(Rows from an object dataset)
◆ ◆ ◆ ◆
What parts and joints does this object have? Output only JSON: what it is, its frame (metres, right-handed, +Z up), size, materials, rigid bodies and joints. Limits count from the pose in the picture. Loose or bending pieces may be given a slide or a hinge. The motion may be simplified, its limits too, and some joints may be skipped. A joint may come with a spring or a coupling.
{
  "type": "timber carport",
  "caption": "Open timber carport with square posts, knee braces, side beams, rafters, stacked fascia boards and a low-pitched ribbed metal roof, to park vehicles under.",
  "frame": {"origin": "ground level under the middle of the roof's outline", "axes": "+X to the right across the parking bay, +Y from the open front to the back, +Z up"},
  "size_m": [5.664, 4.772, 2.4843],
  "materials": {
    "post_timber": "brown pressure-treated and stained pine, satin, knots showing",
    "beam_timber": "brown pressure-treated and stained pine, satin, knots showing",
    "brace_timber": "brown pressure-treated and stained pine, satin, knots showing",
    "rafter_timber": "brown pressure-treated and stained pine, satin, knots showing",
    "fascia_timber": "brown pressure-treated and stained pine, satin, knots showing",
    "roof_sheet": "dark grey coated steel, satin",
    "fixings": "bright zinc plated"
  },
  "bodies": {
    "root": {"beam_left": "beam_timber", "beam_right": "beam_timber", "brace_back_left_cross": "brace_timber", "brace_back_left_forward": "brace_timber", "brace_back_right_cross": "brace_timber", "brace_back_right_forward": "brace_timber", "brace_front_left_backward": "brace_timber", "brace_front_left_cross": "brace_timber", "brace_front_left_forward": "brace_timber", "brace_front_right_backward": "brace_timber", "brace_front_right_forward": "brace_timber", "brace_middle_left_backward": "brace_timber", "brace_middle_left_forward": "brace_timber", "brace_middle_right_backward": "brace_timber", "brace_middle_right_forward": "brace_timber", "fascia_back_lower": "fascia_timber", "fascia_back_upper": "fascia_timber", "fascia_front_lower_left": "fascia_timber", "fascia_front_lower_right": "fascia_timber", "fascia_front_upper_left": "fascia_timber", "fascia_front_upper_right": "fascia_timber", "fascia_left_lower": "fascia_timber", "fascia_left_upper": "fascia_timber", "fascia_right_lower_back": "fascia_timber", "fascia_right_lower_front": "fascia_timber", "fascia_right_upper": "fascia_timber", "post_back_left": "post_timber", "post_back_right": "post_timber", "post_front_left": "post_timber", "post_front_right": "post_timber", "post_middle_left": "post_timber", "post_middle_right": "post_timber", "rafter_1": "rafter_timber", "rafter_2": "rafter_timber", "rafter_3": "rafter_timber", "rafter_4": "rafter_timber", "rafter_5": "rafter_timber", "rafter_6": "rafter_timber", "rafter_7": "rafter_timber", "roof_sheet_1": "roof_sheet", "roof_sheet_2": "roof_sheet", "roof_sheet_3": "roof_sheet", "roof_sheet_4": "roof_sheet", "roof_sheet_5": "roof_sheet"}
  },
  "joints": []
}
◆ ◆ ◆ ◆
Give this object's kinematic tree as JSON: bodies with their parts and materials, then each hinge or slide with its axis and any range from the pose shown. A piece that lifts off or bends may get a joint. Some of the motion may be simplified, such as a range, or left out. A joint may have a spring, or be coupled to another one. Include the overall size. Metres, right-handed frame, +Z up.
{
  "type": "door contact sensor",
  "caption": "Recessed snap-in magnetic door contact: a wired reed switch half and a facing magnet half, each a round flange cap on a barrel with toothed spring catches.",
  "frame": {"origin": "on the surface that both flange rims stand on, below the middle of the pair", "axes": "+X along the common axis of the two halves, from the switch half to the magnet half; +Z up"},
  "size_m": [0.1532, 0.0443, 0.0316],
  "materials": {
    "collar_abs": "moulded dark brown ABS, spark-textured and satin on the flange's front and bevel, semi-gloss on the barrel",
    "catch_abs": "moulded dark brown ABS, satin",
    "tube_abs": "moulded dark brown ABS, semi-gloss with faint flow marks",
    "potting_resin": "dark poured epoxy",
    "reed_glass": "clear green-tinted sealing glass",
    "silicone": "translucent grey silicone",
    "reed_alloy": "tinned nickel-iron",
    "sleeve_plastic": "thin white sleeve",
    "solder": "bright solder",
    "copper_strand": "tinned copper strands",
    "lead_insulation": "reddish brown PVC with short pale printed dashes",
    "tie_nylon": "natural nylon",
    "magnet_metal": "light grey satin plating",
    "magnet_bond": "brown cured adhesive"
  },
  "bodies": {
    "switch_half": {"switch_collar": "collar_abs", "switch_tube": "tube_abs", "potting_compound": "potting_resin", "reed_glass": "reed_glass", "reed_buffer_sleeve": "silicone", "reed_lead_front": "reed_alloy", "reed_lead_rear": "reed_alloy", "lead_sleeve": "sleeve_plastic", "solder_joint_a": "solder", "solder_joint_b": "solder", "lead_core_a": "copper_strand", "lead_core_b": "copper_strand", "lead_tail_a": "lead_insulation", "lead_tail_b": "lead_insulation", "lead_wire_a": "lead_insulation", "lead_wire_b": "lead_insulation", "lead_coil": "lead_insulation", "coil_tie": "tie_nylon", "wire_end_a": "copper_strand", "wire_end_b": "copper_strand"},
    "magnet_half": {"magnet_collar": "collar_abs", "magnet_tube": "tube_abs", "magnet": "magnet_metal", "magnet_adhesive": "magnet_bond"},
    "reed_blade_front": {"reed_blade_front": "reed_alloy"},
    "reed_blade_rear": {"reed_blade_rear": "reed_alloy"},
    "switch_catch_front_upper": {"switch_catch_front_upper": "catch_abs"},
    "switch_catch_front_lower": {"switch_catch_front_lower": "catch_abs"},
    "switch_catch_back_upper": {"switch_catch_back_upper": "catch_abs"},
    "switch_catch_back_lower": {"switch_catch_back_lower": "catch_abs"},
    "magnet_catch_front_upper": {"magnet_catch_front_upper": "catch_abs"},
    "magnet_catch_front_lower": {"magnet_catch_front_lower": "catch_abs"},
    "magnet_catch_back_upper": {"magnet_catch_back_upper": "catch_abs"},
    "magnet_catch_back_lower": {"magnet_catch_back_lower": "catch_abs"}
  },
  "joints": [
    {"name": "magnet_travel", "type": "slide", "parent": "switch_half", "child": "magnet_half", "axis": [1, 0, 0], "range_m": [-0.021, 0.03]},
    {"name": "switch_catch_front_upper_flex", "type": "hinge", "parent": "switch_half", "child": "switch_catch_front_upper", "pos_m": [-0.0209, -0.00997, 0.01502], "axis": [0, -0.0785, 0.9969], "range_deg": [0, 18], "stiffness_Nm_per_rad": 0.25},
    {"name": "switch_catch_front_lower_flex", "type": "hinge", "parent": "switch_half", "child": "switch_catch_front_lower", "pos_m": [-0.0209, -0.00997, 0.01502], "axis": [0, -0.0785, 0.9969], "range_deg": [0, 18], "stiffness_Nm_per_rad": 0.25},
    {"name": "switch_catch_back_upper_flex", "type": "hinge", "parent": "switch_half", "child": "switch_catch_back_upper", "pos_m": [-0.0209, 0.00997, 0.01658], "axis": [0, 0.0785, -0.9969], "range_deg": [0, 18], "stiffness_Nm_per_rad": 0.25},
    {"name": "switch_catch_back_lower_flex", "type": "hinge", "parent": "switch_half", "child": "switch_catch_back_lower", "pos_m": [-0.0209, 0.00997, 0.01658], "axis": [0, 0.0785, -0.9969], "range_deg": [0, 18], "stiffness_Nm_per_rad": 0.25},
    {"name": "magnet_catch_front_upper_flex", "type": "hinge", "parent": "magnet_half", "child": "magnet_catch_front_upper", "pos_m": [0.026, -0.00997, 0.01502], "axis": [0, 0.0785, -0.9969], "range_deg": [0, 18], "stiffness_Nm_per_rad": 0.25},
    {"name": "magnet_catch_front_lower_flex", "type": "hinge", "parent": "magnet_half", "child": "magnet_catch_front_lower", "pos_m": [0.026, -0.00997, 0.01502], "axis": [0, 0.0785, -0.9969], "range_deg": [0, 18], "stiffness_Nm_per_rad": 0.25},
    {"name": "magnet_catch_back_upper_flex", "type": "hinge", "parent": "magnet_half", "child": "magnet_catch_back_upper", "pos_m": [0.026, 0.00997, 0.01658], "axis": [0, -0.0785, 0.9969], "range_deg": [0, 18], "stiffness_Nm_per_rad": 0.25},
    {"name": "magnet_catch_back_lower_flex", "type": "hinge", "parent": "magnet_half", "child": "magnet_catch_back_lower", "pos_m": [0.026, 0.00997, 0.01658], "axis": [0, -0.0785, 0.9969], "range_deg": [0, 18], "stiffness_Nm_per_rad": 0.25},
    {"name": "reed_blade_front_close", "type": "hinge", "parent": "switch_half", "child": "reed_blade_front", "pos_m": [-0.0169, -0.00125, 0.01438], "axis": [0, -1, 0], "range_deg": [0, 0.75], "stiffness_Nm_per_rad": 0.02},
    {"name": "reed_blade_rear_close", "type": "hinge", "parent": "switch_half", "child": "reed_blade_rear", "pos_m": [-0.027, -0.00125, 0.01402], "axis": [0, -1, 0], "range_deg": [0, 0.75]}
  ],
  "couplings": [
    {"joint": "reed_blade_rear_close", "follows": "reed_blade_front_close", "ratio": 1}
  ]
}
◆ ◆ ◆ ◆
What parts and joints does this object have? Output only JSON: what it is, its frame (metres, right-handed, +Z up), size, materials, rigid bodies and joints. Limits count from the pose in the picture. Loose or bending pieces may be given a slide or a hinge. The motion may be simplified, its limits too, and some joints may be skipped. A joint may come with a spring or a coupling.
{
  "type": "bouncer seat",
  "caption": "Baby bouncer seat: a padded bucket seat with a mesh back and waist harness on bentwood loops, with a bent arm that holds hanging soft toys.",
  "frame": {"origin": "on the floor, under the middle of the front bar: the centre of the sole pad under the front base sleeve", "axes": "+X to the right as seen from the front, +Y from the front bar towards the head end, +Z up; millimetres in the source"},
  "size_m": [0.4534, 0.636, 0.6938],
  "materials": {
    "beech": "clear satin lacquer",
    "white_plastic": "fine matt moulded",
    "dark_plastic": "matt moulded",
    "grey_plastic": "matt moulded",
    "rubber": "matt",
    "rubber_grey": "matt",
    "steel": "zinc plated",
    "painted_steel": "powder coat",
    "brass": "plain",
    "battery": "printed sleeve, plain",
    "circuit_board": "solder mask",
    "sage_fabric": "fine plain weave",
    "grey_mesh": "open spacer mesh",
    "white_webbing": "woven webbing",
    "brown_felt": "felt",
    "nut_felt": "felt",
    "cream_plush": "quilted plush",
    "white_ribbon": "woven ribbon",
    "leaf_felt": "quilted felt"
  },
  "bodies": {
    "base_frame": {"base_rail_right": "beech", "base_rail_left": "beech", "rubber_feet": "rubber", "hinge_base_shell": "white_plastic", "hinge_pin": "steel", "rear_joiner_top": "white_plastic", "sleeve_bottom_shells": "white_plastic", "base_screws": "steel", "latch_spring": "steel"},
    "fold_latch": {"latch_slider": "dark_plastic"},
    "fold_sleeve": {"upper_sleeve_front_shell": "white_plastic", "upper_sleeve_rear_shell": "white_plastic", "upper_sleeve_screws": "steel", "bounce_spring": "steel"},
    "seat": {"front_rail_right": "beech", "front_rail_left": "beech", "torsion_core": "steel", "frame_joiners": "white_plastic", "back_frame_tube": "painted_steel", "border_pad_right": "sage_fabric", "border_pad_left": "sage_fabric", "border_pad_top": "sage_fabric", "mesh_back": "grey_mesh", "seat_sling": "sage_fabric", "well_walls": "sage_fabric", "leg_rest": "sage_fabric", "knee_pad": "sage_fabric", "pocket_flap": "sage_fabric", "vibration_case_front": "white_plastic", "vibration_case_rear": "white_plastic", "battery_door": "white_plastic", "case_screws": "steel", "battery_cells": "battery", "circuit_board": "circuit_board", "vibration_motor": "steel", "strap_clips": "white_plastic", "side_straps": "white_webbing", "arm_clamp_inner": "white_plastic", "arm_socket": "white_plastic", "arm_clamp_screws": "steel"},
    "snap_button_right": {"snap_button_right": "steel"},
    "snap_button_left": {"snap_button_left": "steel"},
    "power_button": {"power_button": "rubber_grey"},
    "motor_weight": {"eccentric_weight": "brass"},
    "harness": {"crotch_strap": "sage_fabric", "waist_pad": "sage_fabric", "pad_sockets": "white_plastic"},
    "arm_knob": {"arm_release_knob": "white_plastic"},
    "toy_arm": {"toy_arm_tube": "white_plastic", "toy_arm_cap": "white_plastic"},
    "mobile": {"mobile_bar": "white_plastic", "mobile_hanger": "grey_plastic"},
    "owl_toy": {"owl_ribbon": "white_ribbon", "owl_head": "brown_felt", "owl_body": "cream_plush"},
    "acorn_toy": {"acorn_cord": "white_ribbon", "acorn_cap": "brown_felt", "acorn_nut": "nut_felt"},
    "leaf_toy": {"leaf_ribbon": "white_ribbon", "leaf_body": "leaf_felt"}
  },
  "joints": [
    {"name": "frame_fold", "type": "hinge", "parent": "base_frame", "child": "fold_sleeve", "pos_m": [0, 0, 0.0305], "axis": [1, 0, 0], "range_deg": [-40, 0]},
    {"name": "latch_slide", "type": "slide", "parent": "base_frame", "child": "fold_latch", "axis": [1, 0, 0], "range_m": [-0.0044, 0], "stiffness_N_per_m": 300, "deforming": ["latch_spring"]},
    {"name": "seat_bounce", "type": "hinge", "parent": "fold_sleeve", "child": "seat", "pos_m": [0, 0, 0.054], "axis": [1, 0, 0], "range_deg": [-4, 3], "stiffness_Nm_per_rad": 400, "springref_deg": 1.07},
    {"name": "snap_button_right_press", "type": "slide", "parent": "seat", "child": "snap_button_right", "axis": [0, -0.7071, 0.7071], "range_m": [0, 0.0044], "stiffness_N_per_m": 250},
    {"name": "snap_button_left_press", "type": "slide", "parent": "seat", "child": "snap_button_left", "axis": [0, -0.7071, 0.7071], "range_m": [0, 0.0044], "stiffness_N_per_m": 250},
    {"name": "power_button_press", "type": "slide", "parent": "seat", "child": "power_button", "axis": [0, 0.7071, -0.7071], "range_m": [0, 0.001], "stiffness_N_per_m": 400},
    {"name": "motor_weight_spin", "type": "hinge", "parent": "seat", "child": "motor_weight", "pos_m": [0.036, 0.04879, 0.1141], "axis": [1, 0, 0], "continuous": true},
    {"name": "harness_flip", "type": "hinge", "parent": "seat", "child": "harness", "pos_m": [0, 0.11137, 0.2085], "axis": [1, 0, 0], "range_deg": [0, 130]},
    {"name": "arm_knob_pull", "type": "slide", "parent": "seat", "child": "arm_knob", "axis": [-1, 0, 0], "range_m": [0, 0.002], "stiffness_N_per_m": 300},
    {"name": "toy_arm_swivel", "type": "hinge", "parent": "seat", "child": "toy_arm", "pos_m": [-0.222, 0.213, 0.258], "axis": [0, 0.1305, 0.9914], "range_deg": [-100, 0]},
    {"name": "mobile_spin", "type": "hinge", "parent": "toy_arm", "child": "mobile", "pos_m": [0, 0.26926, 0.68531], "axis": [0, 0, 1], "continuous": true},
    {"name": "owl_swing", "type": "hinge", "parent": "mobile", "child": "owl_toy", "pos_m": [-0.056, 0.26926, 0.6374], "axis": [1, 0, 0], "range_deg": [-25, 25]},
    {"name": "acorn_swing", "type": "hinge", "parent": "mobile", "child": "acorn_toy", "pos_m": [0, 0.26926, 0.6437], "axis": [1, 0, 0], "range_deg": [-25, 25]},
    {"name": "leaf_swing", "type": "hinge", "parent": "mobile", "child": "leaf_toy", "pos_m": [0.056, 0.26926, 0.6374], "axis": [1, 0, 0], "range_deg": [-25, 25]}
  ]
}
◆ ◆ ◆ ◆
**STATED GOAL**
From the entries above, copy out every line where the string "each" appears.

**CORRECT OUTPUT**
Give this object's kinematic tree as JSON: bodies with their parts and materials, then each hinge or slide with its axis and any range from the pose shown. A piece that lifts off or bends may get a joint. Some of the motion may be simplified, such as a range, or left out. A joint may have a spring, or be coupled to another one. Include the overall size. Metres, right-handed frame, +Z up.
  "caption": "Recessed snap-in magnetic door contact: a wired reed switch half and a facing magnet half, each a round flange cap on a barrel with toothed spring catches.",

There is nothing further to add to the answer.